Task statement:
Reproduce the span that opens at the line containing "Write part 2 of the build123d" and closes at the line containing "BAR_GAP = 0.05", both lines included, without alteration and without any other line.

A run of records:
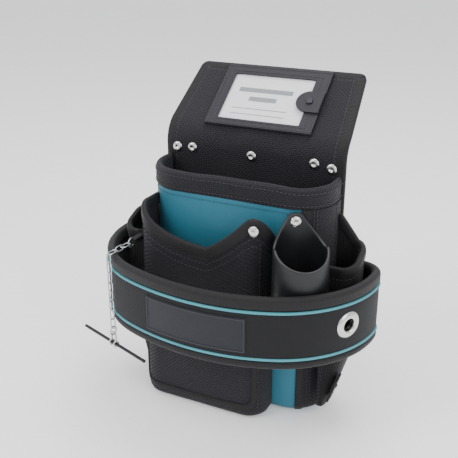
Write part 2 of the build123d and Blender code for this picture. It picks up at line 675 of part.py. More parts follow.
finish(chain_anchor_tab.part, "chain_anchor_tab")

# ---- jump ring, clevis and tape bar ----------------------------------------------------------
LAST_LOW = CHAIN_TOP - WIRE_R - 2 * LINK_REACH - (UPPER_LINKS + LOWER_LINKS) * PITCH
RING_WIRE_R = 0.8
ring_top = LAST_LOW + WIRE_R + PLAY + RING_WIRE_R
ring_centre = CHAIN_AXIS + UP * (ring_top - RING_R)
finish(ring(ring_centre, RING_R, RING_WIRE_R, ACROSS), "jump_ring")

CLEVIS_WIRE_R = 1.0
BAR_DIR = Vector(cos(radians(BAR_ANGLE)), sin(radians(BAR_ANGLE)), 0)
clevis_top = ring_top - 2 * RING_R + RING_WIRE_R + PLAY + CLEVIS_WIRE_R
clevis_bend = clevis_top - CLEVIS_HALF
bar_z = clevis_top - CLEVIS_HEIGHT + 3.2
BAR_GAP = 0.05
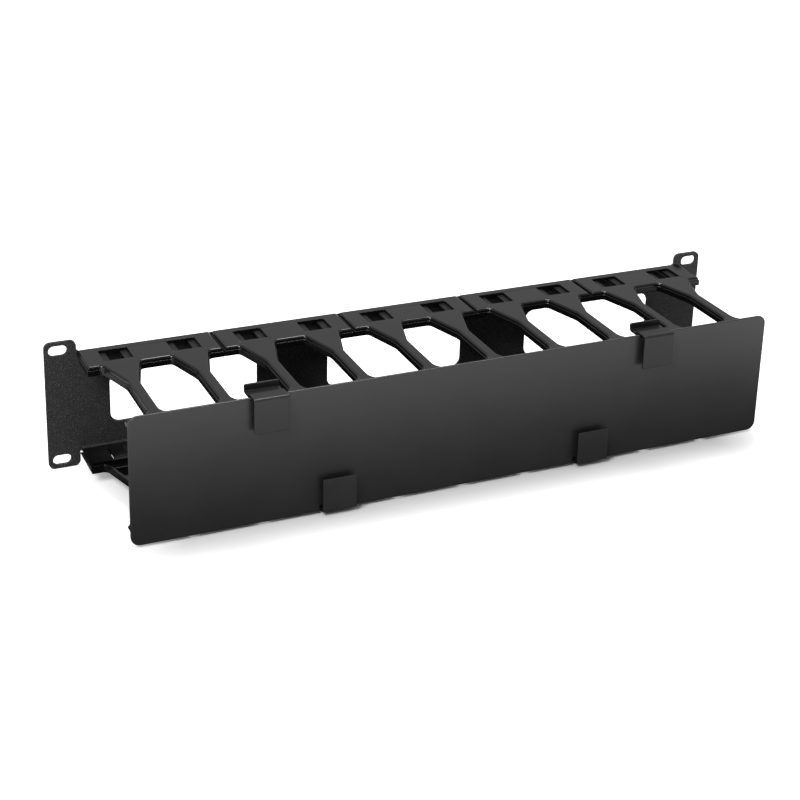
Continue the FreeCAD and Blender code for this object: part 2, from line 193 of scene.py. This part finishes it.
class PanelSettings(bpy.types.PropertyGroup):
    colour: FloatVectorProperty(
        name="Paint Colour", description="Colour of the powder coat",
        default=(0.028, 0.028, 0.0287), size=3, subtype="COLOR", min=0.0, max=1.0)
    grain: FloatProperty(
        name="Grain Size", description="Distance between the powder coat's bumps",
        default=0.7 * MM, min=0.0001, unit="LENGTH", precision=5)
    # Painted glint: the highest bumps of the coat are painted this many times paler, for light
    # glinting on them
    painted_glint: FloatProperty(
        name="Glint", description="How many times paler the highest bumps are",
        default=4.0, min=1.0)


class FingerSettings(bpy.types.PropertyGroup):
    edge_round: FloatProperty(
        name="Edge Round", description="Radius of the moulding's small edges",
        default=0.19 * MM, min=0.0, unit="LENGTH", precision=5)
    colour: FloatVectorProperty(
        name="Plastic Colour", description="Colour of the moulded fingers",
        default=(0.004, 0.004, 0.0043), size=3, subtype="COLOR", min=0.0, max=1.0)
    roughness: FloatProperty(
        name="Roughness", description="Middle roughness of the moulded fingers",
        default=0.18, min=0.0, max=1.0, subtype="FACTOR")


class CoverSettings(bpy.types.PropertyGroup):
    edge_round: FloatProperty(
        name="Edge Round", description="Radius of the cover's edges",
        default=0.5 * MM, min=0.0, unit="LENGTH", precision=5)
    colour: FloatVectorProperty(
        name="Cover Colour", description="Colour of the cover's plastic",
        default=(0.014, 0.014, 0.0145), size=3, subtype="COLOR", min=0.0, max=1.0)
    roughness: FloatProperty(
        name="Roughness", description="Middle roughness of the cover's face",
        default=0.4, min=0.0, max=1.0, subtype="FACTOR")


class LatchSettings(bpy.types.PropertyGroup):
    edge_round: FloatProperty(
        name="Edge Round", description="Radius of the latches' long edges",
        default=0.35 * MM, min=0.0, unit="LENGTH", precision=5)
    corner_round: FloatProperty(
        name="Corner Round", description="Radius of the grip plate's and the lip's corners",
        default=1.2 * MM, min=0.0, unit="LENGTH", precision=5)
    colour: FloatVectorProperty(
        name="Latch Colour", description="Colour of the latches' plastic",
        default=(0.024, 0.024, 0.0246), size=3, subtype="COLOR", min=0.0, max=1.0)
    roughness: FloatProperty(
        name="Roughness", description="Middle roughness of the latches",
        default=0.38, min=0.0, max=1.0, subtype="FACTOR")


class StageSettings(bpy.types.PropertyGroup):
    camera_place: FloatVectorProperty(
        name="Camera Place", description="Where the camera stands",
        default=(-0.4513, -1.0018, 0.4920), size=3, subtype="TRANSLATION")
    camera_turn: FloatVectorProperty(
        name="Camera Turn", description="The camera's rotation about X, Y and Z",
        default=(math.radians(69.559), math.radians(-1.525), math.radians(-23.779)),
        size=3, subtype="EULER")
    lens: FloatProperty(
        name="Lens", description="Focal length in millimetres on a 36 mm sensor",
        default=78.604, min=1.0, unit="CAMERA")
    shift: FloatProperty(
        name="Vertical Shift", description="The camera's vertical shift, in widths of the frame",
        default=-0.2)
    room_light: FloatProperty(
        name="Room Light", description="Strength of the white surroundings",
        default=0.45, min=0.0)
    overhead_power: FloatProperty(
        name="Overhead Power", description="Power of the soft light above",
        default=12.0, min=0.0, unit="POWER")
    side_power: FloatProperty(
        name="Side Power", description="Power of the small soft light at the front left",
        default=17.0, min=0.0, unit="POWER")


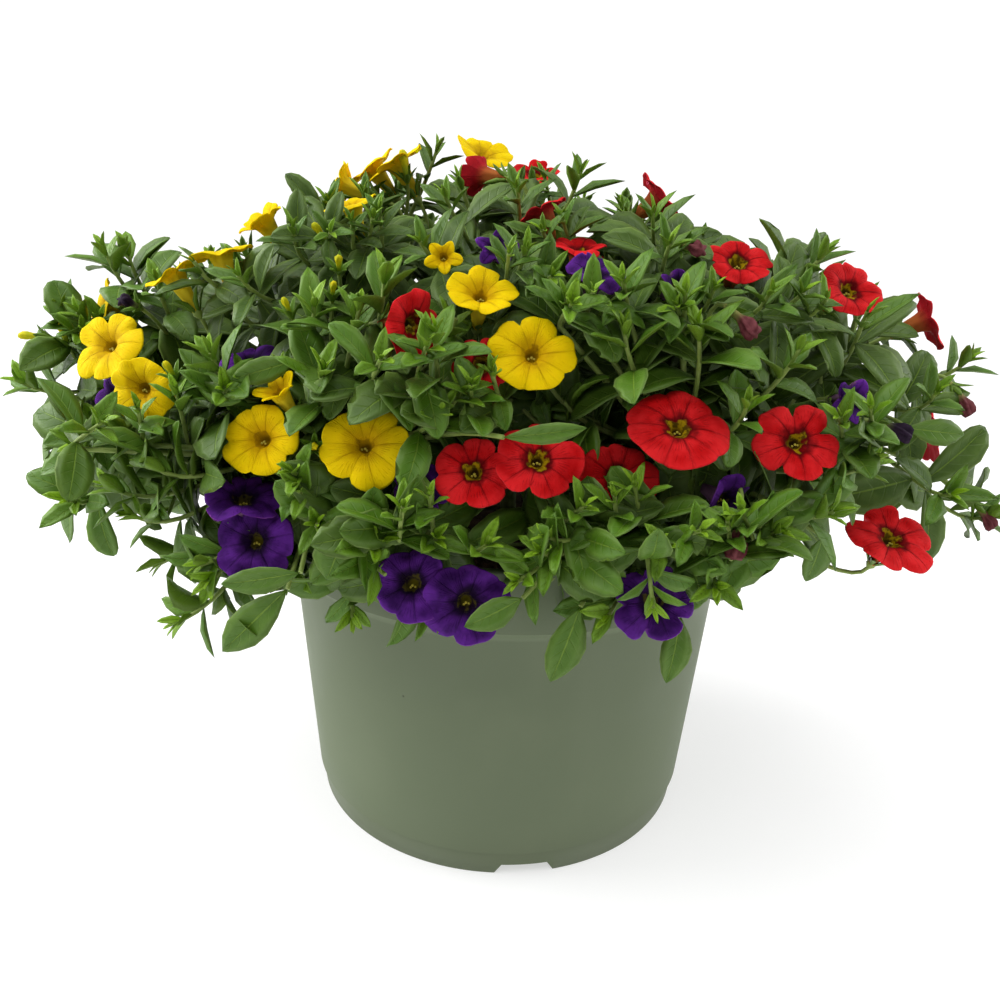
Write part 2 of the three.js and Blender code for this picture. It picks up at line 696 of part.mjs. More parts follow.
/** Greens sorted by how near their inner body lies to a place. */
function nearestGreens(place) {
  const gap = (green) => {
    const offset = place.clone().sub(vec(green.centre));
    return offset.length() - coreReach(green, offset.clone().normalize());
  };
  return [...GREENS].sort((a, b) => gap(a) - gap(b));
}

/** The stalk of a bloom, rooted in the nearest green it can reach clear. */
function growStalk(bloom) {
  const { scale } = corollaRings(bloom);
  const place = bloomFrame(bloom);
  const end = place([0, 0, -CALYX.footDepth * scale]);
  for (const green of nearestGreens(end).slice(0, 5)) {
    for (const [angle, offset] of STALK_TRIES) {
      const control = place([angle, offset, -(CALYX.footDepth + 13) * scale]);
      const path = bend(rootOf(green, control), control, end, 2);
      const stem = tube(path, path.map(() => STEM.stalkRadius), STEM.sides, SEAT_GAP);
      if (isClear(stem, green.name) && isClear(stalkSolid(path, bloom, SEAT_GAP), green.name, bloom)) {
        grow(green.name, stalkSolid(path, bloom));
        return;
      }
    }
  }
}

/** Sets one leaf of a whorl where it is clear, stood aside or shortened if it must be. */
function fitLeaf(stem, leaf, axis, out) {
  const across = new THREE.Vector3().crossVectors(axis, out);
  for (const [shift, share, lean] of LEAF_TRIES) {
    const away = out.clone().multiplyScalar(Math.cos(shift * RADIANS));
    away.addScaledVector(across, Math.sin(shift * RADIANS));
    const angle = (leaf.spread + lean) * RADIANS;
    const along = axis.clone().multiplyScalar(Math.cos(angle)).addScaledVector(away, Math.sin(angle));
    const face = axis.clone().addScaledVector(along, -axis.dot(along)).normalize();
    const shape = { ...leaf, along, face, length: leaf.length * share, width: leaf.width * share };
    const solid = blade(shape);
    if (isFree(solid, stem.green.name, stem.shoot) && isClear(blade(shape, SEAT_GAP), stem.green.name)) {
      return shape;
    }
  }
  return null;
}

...

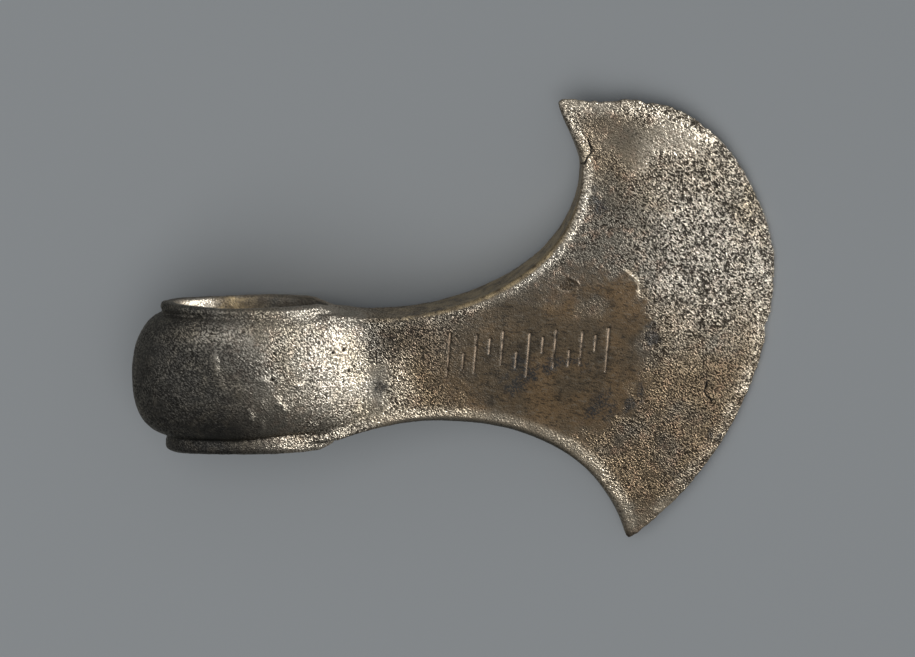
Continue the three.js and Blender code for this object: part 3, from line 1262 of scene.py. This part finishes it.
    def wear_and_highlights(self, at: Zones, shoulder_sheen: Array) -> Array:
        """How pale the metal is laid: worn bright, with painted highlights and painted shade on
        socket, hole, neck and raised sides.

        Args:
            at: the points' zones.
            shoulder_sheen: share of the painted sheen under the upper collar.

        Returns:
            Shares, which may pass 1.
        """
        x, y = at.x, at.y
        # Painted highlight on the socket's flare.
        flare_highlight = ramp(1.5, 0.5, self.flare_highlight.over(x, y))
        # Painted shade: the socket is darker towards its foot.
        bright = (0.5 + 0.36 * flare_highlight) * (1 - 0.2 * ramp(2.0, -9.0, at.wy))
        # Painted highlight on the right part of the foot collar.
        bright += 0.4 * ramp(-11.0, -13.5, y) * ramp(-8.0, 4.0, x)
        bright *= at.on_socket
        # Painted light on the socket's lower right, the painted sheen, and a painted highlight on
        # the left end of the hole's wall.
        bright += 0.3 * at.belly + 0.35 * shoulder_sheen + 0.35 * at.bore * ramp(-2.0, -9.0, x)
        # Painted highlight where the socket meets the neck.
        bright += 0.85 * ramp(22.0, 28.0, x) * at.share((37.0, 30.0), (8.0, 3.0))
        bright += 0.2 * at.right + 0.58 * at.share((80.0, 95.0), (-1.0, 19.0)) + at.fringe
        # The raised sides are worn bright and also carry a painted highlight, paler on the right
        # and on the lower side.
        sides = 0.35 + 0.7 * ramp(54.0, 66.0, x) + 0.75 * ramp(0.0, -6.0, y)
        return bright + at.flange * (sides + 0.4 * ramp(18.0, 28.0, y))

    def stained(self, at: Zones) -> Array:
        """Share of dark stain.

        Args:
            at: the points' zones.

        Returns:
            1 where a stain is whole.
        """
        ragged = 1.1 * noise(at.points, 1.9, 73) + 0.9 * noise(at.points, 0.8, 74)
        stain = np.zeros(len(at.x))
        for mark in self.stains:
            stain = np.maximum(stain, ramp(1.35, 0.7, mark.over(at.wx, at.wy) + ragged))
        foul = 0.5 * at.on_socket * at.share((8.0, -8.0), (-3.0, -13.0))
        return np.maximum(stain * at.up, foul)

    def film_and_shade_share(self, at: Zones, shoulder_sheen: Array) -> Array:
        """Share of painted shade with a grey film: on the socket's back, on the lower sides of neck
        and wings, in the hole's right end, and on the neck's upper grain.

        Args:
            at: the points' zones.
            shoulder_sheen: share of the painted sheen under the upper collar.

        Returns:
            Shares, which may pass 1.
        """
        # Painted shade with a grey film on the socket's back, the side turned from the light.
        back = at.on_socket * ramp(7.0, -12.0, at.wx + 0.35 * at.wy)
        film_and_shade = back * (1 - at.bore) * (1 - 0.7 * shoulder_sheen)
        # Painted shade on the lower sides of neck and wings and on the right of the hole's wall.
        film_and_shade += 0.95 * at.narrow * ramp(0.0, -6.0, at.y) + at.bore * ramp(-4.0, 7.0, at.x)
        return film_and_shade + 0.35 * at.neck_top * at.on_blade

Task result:
Write part 2 of the build123d and Blender code for this picture. It picks up at line 675 of part.py. More parts follow.
finish(chain_anchor_tab.part, "chain_anchor_tab")

# ---- jump ring, clevis and tape bar ----------------------------------------------------------
LAST_LOW = CHAIN_TOP - WIRE_R - 2 * LINK_REACH - (UPPER_LINKS + LOWER_LINKS) * PITCH
RING_WIRE_R = 0.8
ring_top = LAST_LOW + WIRE_R + PLAY + RING_WIRE_R
ring_centre = CHAIN_AXIS + UP * (ring_top - RING_R)
finish(ring(ring_centre, RING_R, RING_WIRE_R, ACROSS), "jump_ring")

CLEVIS_WIRE_R = 1.0
BAR_DIR = Vector(cos(radians(BAR_ANGLE)), sin(radians(BAR_ANGLE)), 0)
clevis_top = ring_top - 2 * RING_R + RING_WIRE_R + PLAY + CLEVIS_WIRE_R
clevis_bend = clevis_top - CLEVIS_HALF
bar_z = clevis_top - CLEVIS_HEIGHT + 3.2
BAR_GAP = 0.05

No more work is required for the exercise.